### Exercise objective:
Your task is to copy every line of the entries that contains "axes".

### Stored rows:
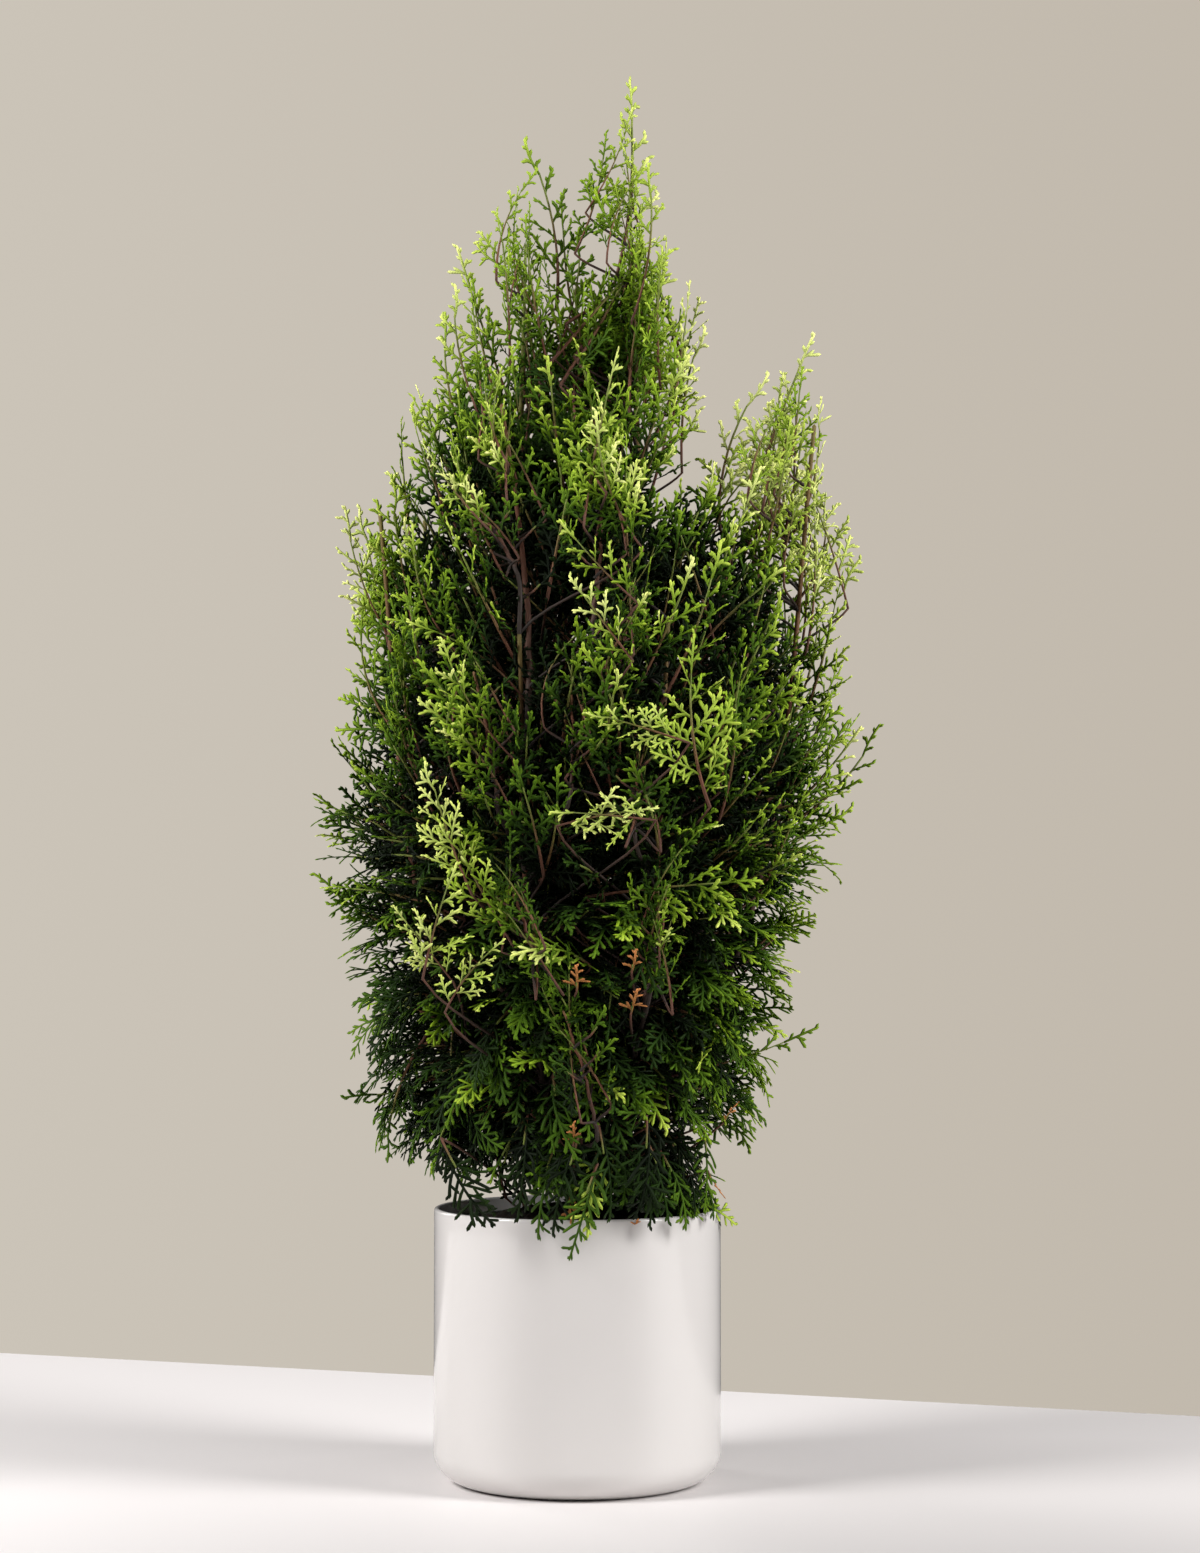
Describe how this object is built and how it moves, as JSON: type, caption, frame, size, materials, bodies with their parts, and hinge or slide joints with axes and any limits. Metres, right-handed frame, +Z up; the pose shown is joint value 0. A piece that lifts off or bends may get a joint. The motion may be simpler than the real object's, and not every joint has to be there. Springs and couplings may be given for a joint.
{
  "type": "artificial tabletop tree",
  "caption": "Artificial cedar tree with hinged boughs of flat scale-leaf sprays, lifting out of a plain round glazed planter.",
  "frame": {"origin": "centre of the planter's flat base", "axes": "+Z up along the trunk, -Y towards the front of the pictured view, +X to its right"},
  "size_m": [0.2647, 0.2107, 0.6209],
  "materials": {
    "glaze": "gloss",
    "black_plastic": "matte",
    "cement": "matte",
    "soil": "matte",
    "bark": "matte",
    "steel": "satin",
    "foliage": "satin"
  },
  "bodies": {
    "planter": {"planter_pot": "glaze"},
    "tree": {"liner_pot": "black_plastic", "ballast_block": "cement", "soil_cover": "soil", "trunk_stem": "bark", "bough_hub": "black_plastic", "hinge_pin_1": "steel", "hinge_pin_2": "steel", "hinge_pin_3": "steel", "hinge_pin_4": "steel", "hinge_pin_5": "steel", "hinge_pin_6": "steel", "hinge_pin_7": "steel", "skirt_fronds": "foliage", "trunk_fronds": "foliage", "leader_right_fronds_1": "foliage", "leader_right_fronds_2": "foliage", "leader_right_fronds_3": "foliage", "leader_right_fronds_4": "foliage", "leader_left_fronds_1": "foliage", "leader_left_fronds_2": "foliage", "leader_left_fronds_3": "foliage"},
    "bough_1": {"bough_1_stem": "bark", "bough_1_fronds_1": "foliage", "bough_1_fronds_2": "foliage", "bough_1_fronds_3": "foliage"},
    "bough_2": {"bough_2_stem": "bark", "bough_2_fronds_1": "foliage", "bough_2_fronds_2": "foliage"},
    "bough_3": {"bough_3_stem": "bark", "bough_3_fronds_1": "foliage", "bough_3_fronds_2": "foliage"},
    "bough_4": {"bough_4_stem": "bark", "bough_4_fronds_1": "foliage", "bough_4_fronds_2": "foliage", "bough_4_fronds_3": "foliage"},
    "bough_5": {"bough_5_stem": "bark", "bough_5_fronds_1": "foliage", "bough_5_fronds_2": "foliage", "bough_5_fronds_3": "foliage"},
    "bough_6": {"bough_6_stem": "bark", "bough_6_fronds_1": "foliage", "bough_6_fronds_2": "foliage"},
    "bough_7": {"bough_7_stem": "bark", "bough_7_fronds_1": "foliage", "bough_7_fronds_2": "foliage"}
  },
  "joints": [
    {"name": "lift_out", "type": "slide", "parent": "planter", "child": "tree", "axis": [0, 0, 1], "range_m": [0, 0.135]},
    {"name": "bough_1_hinge", "type": "hinge", "parent": "tree", "child": "bough_1", "pos_m": [0.01436, -0.00202, 0.134], "axis": [0.1392, 0.9903, 0], "range_deg": [0, 20]},
    {"name": "bough_2_hinge", "type": "hinge", "parent": "tree", "child": "bough_2", "pos_m": [0.00737, -0.01248, 0.134], "axis": [0.861, 0.5086, 0], "range_deg": [0, 20]},
    {"name": "bough_3_hinge", "type": "hinge", "parent": "tree", "child": "bough_3", "pos_m": [-0.00516, -0.01355, 0.134], "axis": [0.9345, -0.356, 0], "range_deg": [0, 20]},
    {"name": "bough_4_hinge", "type": "hinge", "parent": "tree", "child": "bough_4", "pos_m": [-0.01381, -0.00441, 0.134], "axis": [0.3043, -0.9526, 0], "range_deg": [0, 20]},
    {"name": "bough_5_hinge", "type": "hinge", "parent": "tree", "child": "bough_5", "pos_m": [-0.01206, 0.00805, 0.134], "axis": [-0.5551, -0.8318, 0], "range_deg": [0, 20]},
    {"name": "bough_6_hinge", "type": "hinge", "parent": "tree", "child": "bough_6", "pos_m": [-0.00123, 0.01445, 0.134], "axis": [-0.9964, -0.0847, 0], "range_deg": [0, 20]},
    {"name": "bough_7_hinge", "type": "hinge", "parent": "tree", "child": "bough_7", "pos_m": [0.01053, 0.00997, 0.134], "axis": [-0.6874, 0.7262, 0], "range_deg": [0, 20]}
  ]
}
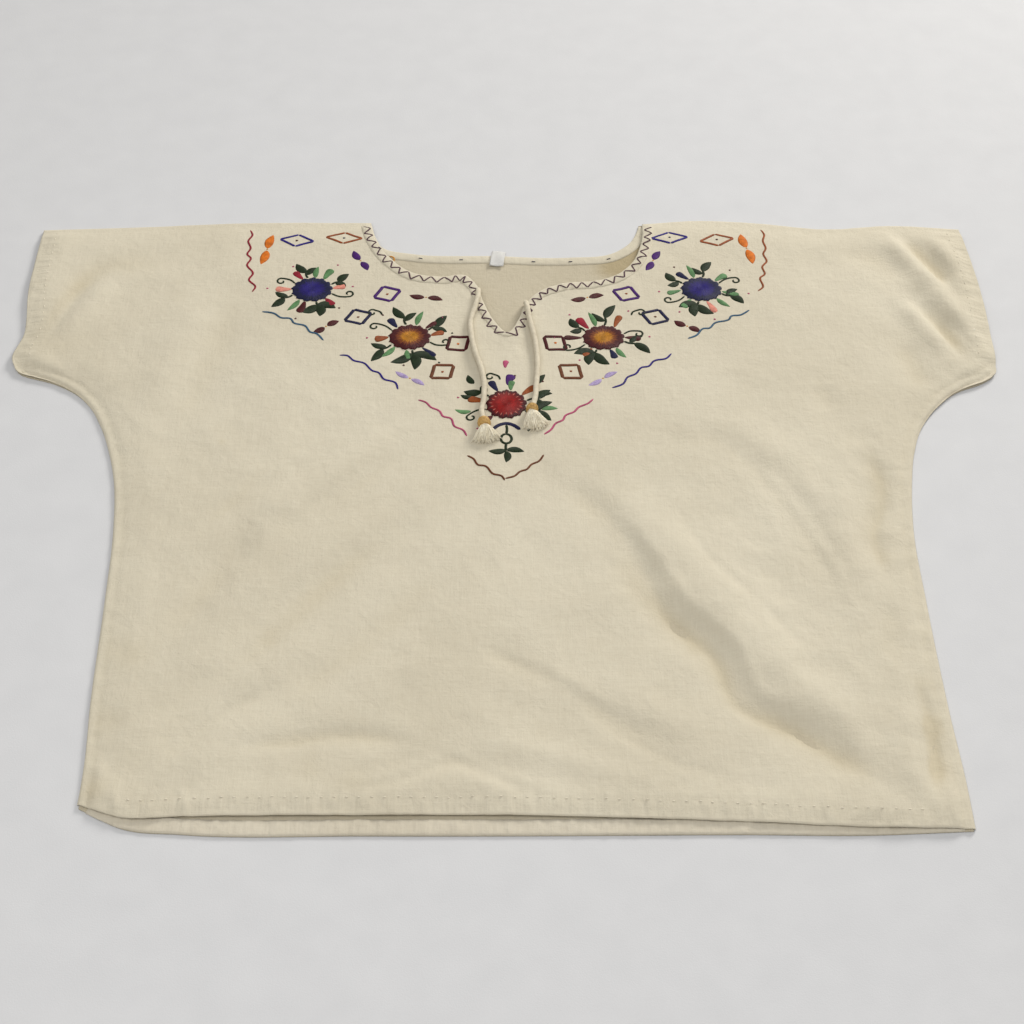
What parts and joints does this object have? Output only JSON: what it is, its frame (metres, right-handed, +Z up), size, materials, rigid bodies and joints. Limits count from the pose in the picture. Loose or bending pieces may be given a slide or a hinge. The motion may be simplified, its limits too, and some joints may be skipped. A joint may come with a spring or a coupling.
{
  "type": "embroidered peasant blouse",
  "caption": "Cotton blouse laid flat: cap sleeves cut in one with the body, drawstring neck with a slit, tassels and a flower-embroidered yoke.",
  "frame": {"origin": "middle of the blouse's outline, on the surface it lies on", "axes": "+X along the shoulders to the right in the front view, +Y from the hem to the shoulders, +Z up, out of the front"},
  "size_m": [0.8092, 0.6313, 0.0195],
  "materials": {
    "cotton": "matte plain-woven cotton, slightly crinkled",
    "turned_cotton": "matte plain-woven cotton, inside face",
    "label": "woven tape, bare",
    "cord": "soft twisted cotton cord",
    "gold_thread": "wound embroidery thread, slight sheen",
    "tassel_yarn": "fluffy cotton yarn",
    "embroidery_thread": "coloured embroidery thread, slight sheen"
  },
  "bodies": {
    "root": {"body_front": "cotton", "body_back": "cotton", "hem_front": "turned_cotton", "hem_back": "turned_cotton", "sleeve_hem_left_front": "turned_cotton", "sleeve_hem_left_back": "turned_cotton", "sleeve_hem_right_front": "turned_cotton", "sleeve_hem_right_back": "turned_cotton", "neck_casing_back": "turned_cotton", "neck_casing_front_left": "turned_cotton", "neck_casing_front_right": "turned_cotton", "neck_label": "label", "drawstring_left": "cord", "drawstring_right": "cord", "thread_cap_left": "gold_thread", "thread_cap_right": "gold_thread", "tassel_left": "tassel_yarn", "tassel_right": "tassel_yarn"}
  },
  "joints": []
}
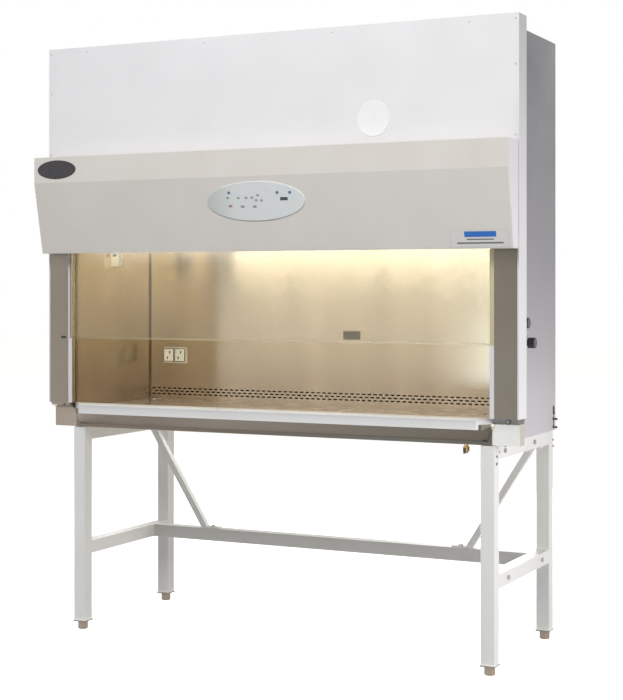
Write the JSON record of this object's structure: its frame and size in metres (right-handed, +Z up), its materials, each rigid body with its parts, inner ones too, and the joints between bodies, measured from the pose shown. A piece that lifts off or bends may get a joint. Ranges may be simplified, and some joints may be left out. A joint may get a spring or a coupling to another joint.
{
  "type": "biological safety cabinet",
  "caption": "Six-foot class II biological safety cabinet on an open tube stand, with a sliding glass sash, a swing-up control hood and a stainless work zone.",
  "frame": {"origin": "on the floor under the middle of the whole box", "axes": "+Z up, +Y to the rear, +X to the right of the person who sits at it"},
  "size_m": [1.972, 0.846, 2.337],
  "materials": {
    "stand_paint": "satin",
    "foot_metal": "satin",
    "zinc": "satin",
    "stainless": "brushed",
    "body_steel": "satin",
    "armrest_finish": "satin",
    "white_paint": "gloss",
    "guide_white": "satin",
    "hood_paint": "satin",
    "panel_plastic": "gloss",
    "sash_glass": "clear",
    "lamp_white": "gloss",
    "lamp_glass": "frosted",
    "ivory_plastic": "matte",
    "vent_metal": "matte",
    "sheet_steel": "satin",
    "wheel_alloy": "satin",
    "motor_casting": "matte",
    "filter_media": "matte",
    "weight_iron": "matte",
    "pulley_plastic": "satin",
    "cable_steel": "satin",
    "knob_plastic": "satin",
    "valve_brass": "satin"
  },
  "bodies": {
    "cabinet": {"leg_front_left": "stand_paint", "leg_front_right": "stand_paint", "leg_rear_left": "stand_paint", "leg_rear_right": "stand_paint", "stand_top_rails": "stand_paint", "stand_lower_rails": "stand_paint", "cross_rail": "stand_paint", "braces": "stand_paint", "stand_bolts": "zinc", "hood_hinge_fixed": "zinc", "front_sill": "stainless", "front_grille": "stainless", "work_surface": "stainless", "inner_side_walls": "stainless", "rear_wall": "stainless", "post_covers": "stainless", "diffuser": "stainless", "base_pan": "stainless", "side_panel_left": "body_steel", "side_panel_right": "body_steel", "rear_panel": "body_steel", "top_panel": "body_steel", "exhaust_guard": "body_steel", "armrest": "armrest_finish", "column_left": "white_paint", "column_right": "white_paint", "front_panel": "white_paint", "round_cap": "white_paint", "sash_guides": "guide_white", "lamp_fixture": "lamp_white", "lamp_tubes": "lamp_glass", "outlet_plate": "ivory_plastic", "wall_socket": "ivory_plastic", "vent_louvre": "vent_metal", "plenum": "sheet_steel", "blower_housing": "sheet_steel", "blower_motor": "motor_casting", "supply_filter": "filter_media", "exhaust_filter": "filter_media", "sash_cable_arcs": "cable_steel", "sash_cable_front_falls": "cable_steel", "sash_cable_rear_falls": "cable_steel", "drain_valve": "valve_brass"},
    "sash": {"sash_glass": "sash_glass", "sash_trim": "stainless"},
    "counterweights": {"counterweights": "weight_iron"},
    "pulley_left": {"pulley_left": "pulley_plastic"},
    "pulley_right": {"pulley_right": "pulley_plastic"},
    "hood": {"hood": "hood_paint", "control_panel": "panel_plastic"},
    "blower_wheel": {"blower_wheel": "wheel_alloy"},
    "service_knob_upper": {"service_knob_upper": "knob_plastic"},
    "service_knob_lower": {"service_knob_lower": "knob_plastic"},
    "drain_handle": {"drain_handle": "valve_brass"},
    "outlet_cover_left": {"outlet_cover_left": "ivory_plastic"},
    "outlet_cover_right": {"outlet_cover_right": "ivory_plastic"},
    "levelling_foot_front_left": {"levelling_foot_front_left": "foot_metal"},
    "levelling_foot_front_right": {"levelling_foot_front_right": "foot_metal"},
    "levelling_foot_rear_left": {"levelling_foot_rear_left": "foot_metal"},
    "levelling_foot_rear_right": {"levelling_foot_rear_right": "foot_metal"}
  },
  "joints": [
    {"name": "sash_slide", "type": "slide", "parent": "cabinet", "child": "sash", "axis": [0, 0, 1], "range_m": [-0.254, 0.279], "deforming": ["sash_cable_front_falls"]},
    {"name": "counterweight_slide", "type": "slide", "parent": "cabinet", "child": "counterweights", "axis": [0, 0, 1], "range_m": [-0.279, 0.254], "deforming": ["sash_cable_rear_falls"]},
    {"name": "pulley_right_spin", "type": "hinge", "parent": "cabinet", "child": "pulley_right", "pos_m": [0.928, -0.273, 2.25], "axis": [0, 1, 0], "range_deg": [-729, 801]},
    {"name": "pulley_left_spin", "type": "hinge", "parent": "cabinet", "child": "pulley_left", "pos_m": [-0.928, -0.273, 2.25], "axis": [0, 1, 0], "range_deg": [-801, 729]},
    {"name": "hood_swing", "type": "hinge", "parent": "cabinet", "child": "hood", "pos_m": [0, -0.322, 1.875], "axis": [-1, 0, 0], "range_deg": [0, 70]},
    {"name": "blower_spin", "type": "hinge", "parent": "cabinet", "child": "blower_wheel", "pos_m": [0, 0.003, 1.955], "axis": [1, 0, 0], "continuous": true},
    {"name": "service_knob_upper_turn", "type": "hinge", "parent": "cabinet", "child": "service_knob_upper", "pos_m": [0.889, -0.017, 1.237], "axis": [1, 0, 0], "range_deg": [0, 90]},
    {"name": "service_knob_lower_turn", "type": "hinge", "parent": "cabinet", "child": "service_knob_lower", "pos_m": [0.889, 0.058, 1.162], "axis": [1, 0, 0], "range_deg": [0, 90]},
    {"name": "drain_handle_turn", "type": "hinge", "parent": "cabinet", "child": "drain_handle", "pos_m": [0.769, -0.255, 0.793], "axis": [0, -1, 0], "range_deg": [0, 90]},
    {"name": "outlet_cover_right_flip", "type": "hinge", "parent": "cabinet", "child": "outlet_cover_right", "pos_m": [-0.702, 0.26325, 1.078], "axis": [0, 0, 1], "range_deg": [0, 95], "stiffness_Nm_per_rad": 0.01, "springref_deg": -17.19},
    {"name": "outlet_cover_left_flip", "type": "hinge", "parent": "cabinet", "child": "outlet_cover_left", "pos_m": [-0.796, 0.26325, 1.078], "axis": [0, 0, -1], "range_deg": [0, 95], "stiffness_Nm_per_rad": 0.01, "springref_deg": -17.19},
    {"name": "levelling_foot_front_left_screw", "type": "slide", "parent": "cabinet", "child": "levelling_foot_front_left", "axis": [0, 0, -1], "range_m": [0, 0.02]},
    {"name": "levelling_foot_front_right_screw", "type": "slide", "parent": "cabinet", "child": "levelling_foot_front_right", "axis": [0, 0, -1], "range_m": [0, 0.02]},
    {"name": "levelling_foot_rear_left_screw", "type": "slide", "parent": "cabinet", "child": "levelling_foot_rear_left", "axis": [0, 0, -1], "range_m": [0, 0.02]},
    {"name": "levelling_foot_rear_right_screw", "type": "slide", "parent": "cabinet", "child": "levelling_foot_rear_right", "axis": [0, 0, -1], "range_m": [0, 0.02]}
  ],
  "couplings": [
    {"joint": "counterweight_slide", "follows": "sash_slide", "ratio": -1},
    {"joint": "pulley_right_spin", "follows": "sash_slide", "rad_per_m": 50},
    {"joint": "pulley_left_spin", "follows": "sash_slide", "rad_per_m": -50}
  ]
}
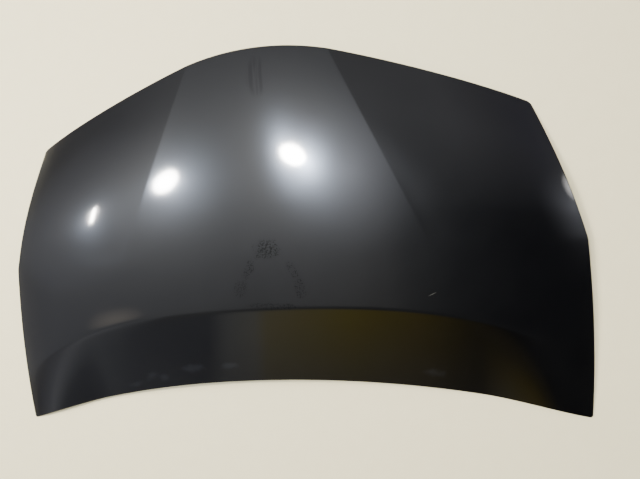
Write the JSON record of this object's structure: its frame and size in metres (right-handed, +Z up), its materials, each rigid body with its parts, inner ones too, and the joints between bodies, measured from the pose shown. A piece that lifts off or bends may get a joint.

### Result of this exercise:
Describe how this object is built and how it moves, as JSON: type, caption, frame, size, materials, bodies with their parts, and hinge or slide joints with axes and any limits. Metres, right-handed frame, +Z up; the pose shown is joint value 0. A piece that lifts off or bends may get a joint. The motion may be simpler than the real object's, and not every joint has to be there. Springs and couplings may be given for a joint.
  "frame": {"origin": "centre of the planter's flat base", "axes": "+Z up along the trunk, -Y towards the front of the pictured view, +X to its right"},
  "frame": {"origin": "middle of the blouse's outline, on the surface it lies on", "axes": "+X along the shoulders to the right in the front view, +Y from the hem to the shoulders, +Z up, out of the front"},
  "frame": {"origin": "on the floor under the middle of the whole box", "axes": "+Z up, +Y to the rear, +X to the right of the person who sits at it"},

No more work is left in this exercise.